%%

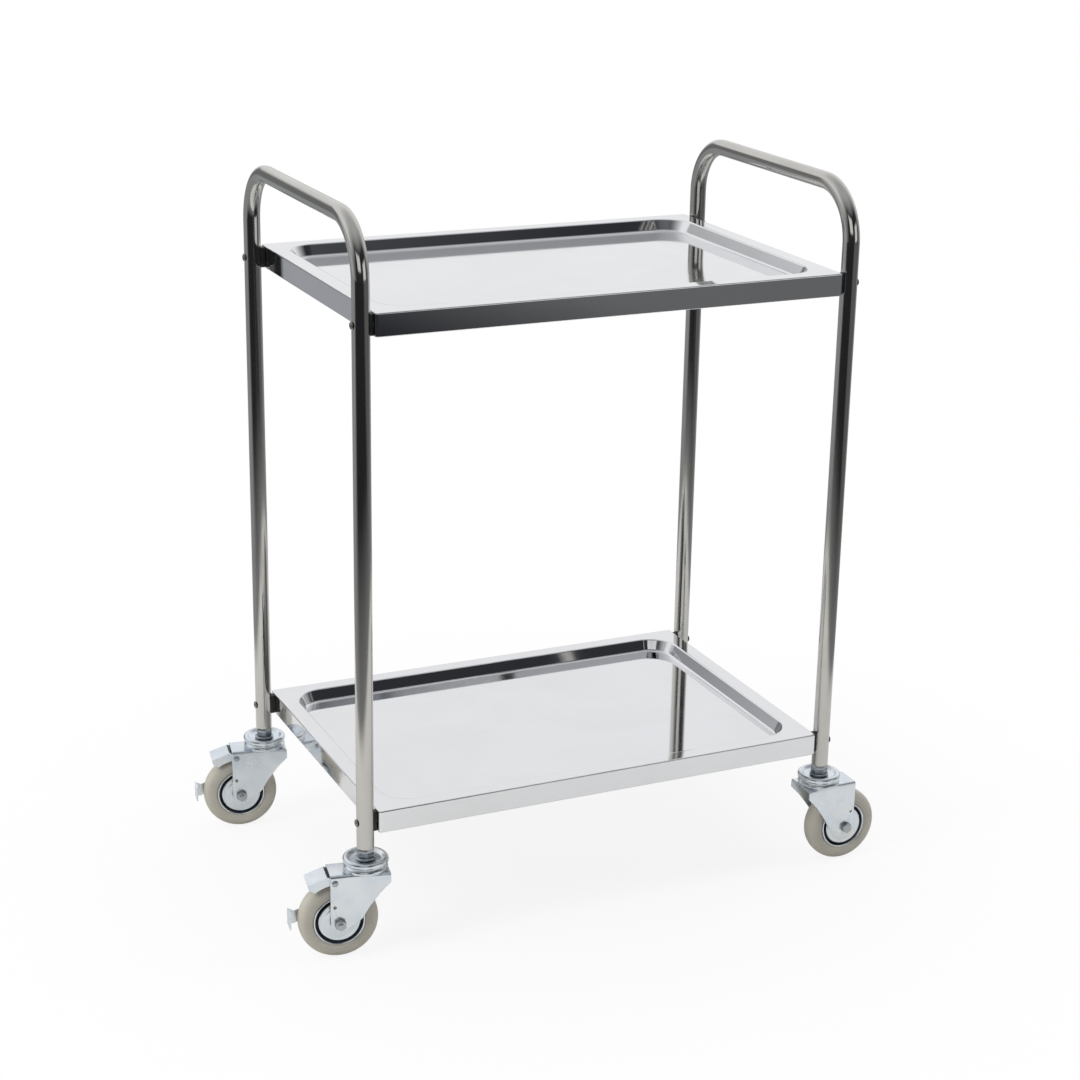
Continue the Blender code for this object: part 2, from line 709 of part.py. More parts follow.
def thread_guard(name, parent, side):
    """A dished zinc disc that closes one side of the wheel's centre."""
    inside = HUB_HALF_LENGTH + GAP
    outside = inside + GUARD_SHEET
    profile = [
        (GUARD_BORE_RADIUS, outside + GUARD_DISH),
        (GUARD_RADIUS * 0.62, outside + GUARD_DISH),
        (GUARD_RADIUS * 0.86, outside + GUARD_DISH * 0.55),
        (GUARD_RADIUS, outside - GUARD_DISH),
        (GUARD_RADIUS, inside - GUARD_DISH),
        (GUARD_RADIUS * 0.84, inside + GUARD_DISH * 0.45),
        (GUARD_RADIUS * 0.60, inside + GUARD_DISH * 0.9),
        (GUARD_BORE_RADIUS, inside + GUARD_DISH * 0.9),
    ]
    disc = turned_mesh(profile, ROUND_STEPS, closed=True)
    turn = (math.radians(-90 * side), 0, 0)
    item = place(name, disc, ZINC, parent, rotation=turn)
    smooth(item, 35)
    return item


def brake_pad_line(radius):
    """An arc over the tread, in the lever's own X and Z, about the wheel's axle."""
    line = []
    span = BRAKE_PAD_TO_DEG - BRAKE_PAD_FROM_DEG
    for step in range(BRAKE_PAD_STEPS + 1):
        turn = math.radians(BRAKE_PAD_FROM_DEG + span * step / BRAKE_PAD_STEPS)
        line.append(
            (
                TRAIL - BRAKE_PIVOT_X + radius * math.cos(turn),
                WHEEL_RADIUS - BRAKE_PIVOT_Z + radius * math.sin(turn),
            )
        )
    return line


def ear_arc(start, stop, steps=6):
    line = []
    for step in range(steps + 1):
        turn = math.radians(start + (stop - start) * step / steps)
        line.append((BRAKE_EAR_RADIUS * math.cos(turn), BRAKE_EAR_RADIUS * math.sin(turn)))
    return line


def from_axle(points):
    """Points measured from the wheel's axle, in the lever's own X and Z."""
    across, down = TRAIL - BRAKE_PIVOT_X, WHEEL_RADIUS - BRAKE_PIVOT_Z
    return [(x + across, z + down) for x, z in points]


def brake_lever(name, parent):
    """One pressing: a pad over the tread, two ears on the pin, a side arm and a foot tab."""
    inner = WHEEL_RADIUS + BRAKE_TREAD_GAP
    half = FORK_INNER_HALF_WIDTH - BRAKE_SIDE_CLEARANCE
    outer_line = brake_pad_line(inner + BRAKE_SHEET)
    inner_line = brake_pad_line(inner)
    plate = list(BRAKE_PLATE)
    body = outline_mesh(ear_arc(80, 280) + inner_line + list(reversed(plate)), 2 * half)
    sheet = BRAKE_SHEET
    start_x = outer_line[0][0]
    open_x = start_x + sheet
    far = BRAKE_TAB_X * 2
    hollow = [(start_x, -far), (-far, -far), (-far, far), (open_x, far)]
    hollow += [(open_x, plate[0][1] - sheet * 1.2)]
    hollow += [(plate[1][0] - sheet, plate[1][1] - sheet)]
    hollow += [(plate[2][0] - sheet, plate[2][1] + sheet)]
    hollow += list(reversed(outer_line))
    tab_x = BRAKE_TAB_X - BRAKE_PIVOT_X
    tab_top = WHEEL_RADIUS - BRAKE_PIVOT_Z + BRAKE_TAB_ABOVE_AXLE
    tab_bottom = WHEEL_RADIUS - BRAKE_PIVOT_Z - BRAKE_TAB_BELOW_AXLE
    sunk = sheet / 8
    end_x = tab_x + sheet + sunk
    bend_x = tab_x - sheet * 3
    side = from_axle(BRAKE_ARM_LOWER) + [(bend_x, tab_bottom - sunk)]
    side += [(end_x, tab_bottom - sunk), (end_x, tab_top + sunk), (bend_x, tab_top - sheet * 2)]
    side += from_axle(BRAKE_ARM_UPPER) + [BRAKE_ARM_TOP]
    arm = outline_mesh(ear_arc(100, 250) + side, sheet - 2 * sunk)
    arm.transform(Matrix.Translation((0, -half + sheet / 2, 0)))
    tab_low = Vector((tab_x, -half + sunk * 2, tab_bottom))
    tab_high = Vector((tab_x + sheet, -half + BRAKE_TAB_WIDTH, tab_top))
    size = tab_high - tab_low
    shape = Matrix.Translation((tab_low + tab_high) / 2) @ Matrix.Diagonal((*size, 1.0))
    tab = mesh_from(lambda work: bmesh.ops.create_cube(work, size=1.0, matrix=shape))
    item = bpy.data.objects.new("lever", body)
    guides.objects.link(item)
    inside = 2 * (half - sheet)
    cut(item, cutter(outline_mesh(hollow, inside)))
    cut(item, cutter(arm), cutter(tab), operation="UNION")
    cut(item, cylinder_cutter(BRAKE_PIN_RADIUS + GAP, (0, 0, 0), (0, 1, 0), half * 3))
    return place(name, baked(item), ZINC, parent)


def brake_pin(name, parent):
    """The rivet that the lever turns on, headed outside both legs."""
    outer = FORK_OUTER_HALF_WIDTH + GAP
    profile = [
        (0.0, outer + BRAKE_PIN_HEAD),
        (BRAKE_PIN_HEAD_RADIUS, outer + BRAKE_PIN_HEAD * 0.5),
        (BRAKE_PIN_HEAD_RADIUS, outer),
        (BRAKE_PIN_RADIUS, outer),
        (BRAKE_PIN_RADIUS, -outer),
        (BRAKE_PIN_HEAD_RADIUS, -outer),
        (BRAKE_PIN_HEAD_RADIUS, -outer - BRAKE_PIN_HEAD * 0.5),
        (0.0, -outer - BRAKE_PIN_HEAD),
    ]
    turn = (math.radians(-90), 0, 0)
    item = place(
        name,
        turned_mesh(profile, SMALL_STEPS),
        ZINC,
        parent,
        (BRAKE_PIVOT_X, 0, BRAKE_PIVOT_Z),
        turn,
    )
    smooth(item)
    return item


def guide(name, parent, location, turn=0.0):
    item = bpy.data.objects.new(name, None)
    parts.objects.link(item)
    item.parent = parent
    item.location = location
    item.rotation_euler = (0, 0, math.radians(turn))
    return item


def castor(place_name, side, row, trail_angle, braked):
    """One castor: stem, nut and cap fixed to the post, and the fork and wheel that turn."""
    head = guide(f"{place_name}_head", None, (side * POST_X, row * POST_Y, 0))
    swivel = guide(f"{place_name}_swivel", head, (0, 0, 0), trail_angle)
    wheel = guide(f"{place_name}_wheel_axis", swivel, (TRAIL, 0, WHEEL_RADIUS))
    castor_stem(f"{place_name}_stem", head)
    swivel_cap(f"{place_name}_swivel_cap", head)
    fork(f"{place_name}_fork", swivel, braked)
    axle_bolt(f"{place_name}_axle_bolt", swivel)
    axle_nut(f"{place_name}_axle_nut", swivel)
    tyre(f"{place_name}_tyre", wheel)
    wheel_core(f"{place_name}_wheel_core", wheel)
    thread_guard(f"{place_name}_nut_side_guard", wheel, 1)
    thread_guard(f"{place_name}_head_side_guard", wheel, -1)
    if braked:
        pivot = guide(f"{place_name}_brake_axis", swivel, (BRAKE_PIVOT_X, 0, BRAKE_PIVOT_Z))
        brake_lever(f"{place_name}_brake_lever", pivot)
        brake_pin(f"{place_name}_brake_pin", swivel)


clear_scene()
parts = new_collection("dressing_trolley")
cutters = new_collection("cutters")
guides = new_collection("guides")

end_frame("left_end_frame", -1)
end_frame("right_end_frame", 1)
for level, top in (("lower", LOWER_TRAY_TOP_Z), ("upper", UPPER_TRAY_TOP_Z)):
    pressed_tray(f"{level}_tray", top)
    tray_spacers(level, top)
    tray_bolts(level, top)
for castor_name, (x_side, y_side, angle, has_brake) in CASTORS.items():
    castor(castor_name, x_side, y_side, angle, has_brake)
bpy.context.view_layer.update()
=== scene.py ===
# %% [markdown]
# # A dressing trolley in polished steel
#
# This lesson dresses a two-tray ward trolley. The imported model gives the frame: every body,
# joint and node, in metres, with +Z up and the trolley's front towards -Y. The end frames,
# trays and castors are modelled again with the fine shapes that a plain solid leaves out,
# such as rolled edges and pressed rings. Each new piece rides on the body of the real one.

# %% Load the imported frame
import math

import bmesh
import bpy
from mathutils import Matrix, Vector


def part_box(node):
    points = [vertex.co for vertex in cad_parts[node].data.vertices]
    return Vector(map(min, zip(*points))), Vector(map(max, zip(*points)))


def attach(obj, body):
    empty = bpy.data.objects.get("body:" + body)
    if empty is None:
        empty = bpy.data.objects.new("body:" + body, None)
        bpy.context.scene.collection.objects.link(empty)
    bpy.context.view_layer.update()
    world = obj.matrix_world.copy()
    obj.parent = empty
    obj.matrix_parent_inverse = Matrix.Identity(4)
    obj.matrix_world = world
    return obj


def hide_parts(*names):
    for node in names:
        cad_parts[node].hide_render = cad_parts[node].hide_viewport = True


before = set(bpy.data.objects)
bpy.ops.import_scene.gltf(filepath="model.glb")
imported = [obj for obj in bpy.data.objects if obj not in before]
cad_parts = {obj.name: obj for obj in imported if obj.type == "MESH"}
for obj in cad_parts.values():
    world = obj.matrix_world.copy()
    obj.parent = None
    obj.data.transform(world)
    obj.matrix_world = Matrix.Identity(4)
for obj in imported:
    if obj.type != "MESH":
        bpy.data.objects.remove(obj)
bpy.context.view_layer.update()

# %% [markdown]
# ## The camera
#
# The picture was taken from about 2.9 m away, with the lens at 1.43 m, looking down by about
# 19 degrees and to the right by 25. A matrix is built from the three view directions, because
# the small roll of the real camera is easy to add that way.

# %% Camera
VIEW_YAW = math.radians(24.831)
VIEW_PITCH = math.radians(18.770)
VIEW_ROLL = math.radians(0.9975)
VIEW_PLACE = Vector((-1.22378, -2.64003, 1.43320))
LENS_MM = 76.245

forward = Vector(
    (
        math.sin(VIEW_YAW) * math.cos(VIEW_PITCH),
        math.cos(VIEW_YAW) * math.cos(VIEW_PITCH),
        -math.sin(VIEW_PITCH),
    )
)
level_right = Vector((math.cos(VIEW_YAW), -math.sin(VIEW_YAW), 0.0))
level_up = level_right.cross(forward)
right = level_right * math.cos(VIEW_ROLL) + level_up * math.sin(VIEW_ROLL)
up = right.cross(forward)
camera_data = bpy.data.cameras.new("studio_camera")
camera_data.lens = LENS_MM
camera_data.sensor_width = 36.0
camera = bpy.data.objects.new("studio_camera", camera_data)
camera.matrix_world = Matrix(
    (
        (right.x, up.x, -forward.x, VIEW_PLACE.x),
        (right.y, up.y, -forward.y, VIEW_PLACE.y),
        (right.z, up.z, -forward.z, VIEW_PLACE.z),
        (0.0, 0.0, 0.0, 1.0),
    )
)
bpy.context.scene.collection.objects.link(camera)
bpy.context.scene.camera = camera
bpy.context.scene.view_settings.view_transform = "Standard"
print("camera at", tuple(round(v, 3) for v in camera.location))

# %% [markdown]
# ## Sizes
#
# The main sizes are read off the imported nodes, so that each new piece lies exactly where its
# solid lies. Only the finer sizes are written here. Points closer than `TOUCHING` are merged,
# and points whose heights differ by less than `LEVEL` lie at one height.

# %% Sizes
MM = 0.001
TOUCHING = 1e-6
LEVEL = 1e-7
LEVELS = ("lower", "upper")
CORNERS = ("front_left", "back_left", "front_right", "back_right")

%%

> **Stated exercise**
Your task is to quote exactly the lines beginning with the one that contains "for castor_name, (x_side, y_side, angle, has_brake)" and ending with the one that contains "imported = [obj", with nothing left out or added.

> **Written response**
for castor_name, (x_side, y_side, angle, has_brake) in CASTORS.items():
    castor(castor_name, x_side, y_side, angle, has_brake)
bpy.context.view_layer.update()
=== scene.py ===
# %% [markdown]
# # A dressing trolley in polished steel
#
# This lesson dresses a two-tray ward trolley. The imported model gives the frame: every body,
# joint and node, in metres, with +Z up and the trolley's front towards -Y. The end frames,
# trays and castors are modelled again with the fine shapes that a plain solid leaves out,
# such as rolled edges and pressed rings. Each new piece rides on the body of the real one.

# %% Load the imported frame
import math

import bmesh
import bpy
from mathutils import Matrix, Vector


def part_box(node):
    points = [vertex.co for vertex in cad_parts[node].data.vertices]
    return Vector(map(min, zip(*points))), Vector(map(max, zip(*points)))


def attach(obj, body):
    empty = bpy.data.objects.get("body:" + body)
    if empty is None:
        empty = bpy.data.objects.new("body:" + body, None)
        bpy.context.scene.collection.objects.link(empty)
    bpy.context.view_layer.update()
    world = obj.matrix_world.copy()
    obj.parent = empty
    obj.matrix_parent_inverse = Matrix.Identity(4)
    obj.matrix_world = world
    return obj


def hide_parts(*names):
    for node in names:
        cad_parts[node].hide_render = cad_parts[node].hide_viewport = True


before = set(bpy.data.objects)
bpy.ops.import_scene.gltf(filepath="model.glb")
imported = [obj for obj in bpy.data.objects if obj not in before]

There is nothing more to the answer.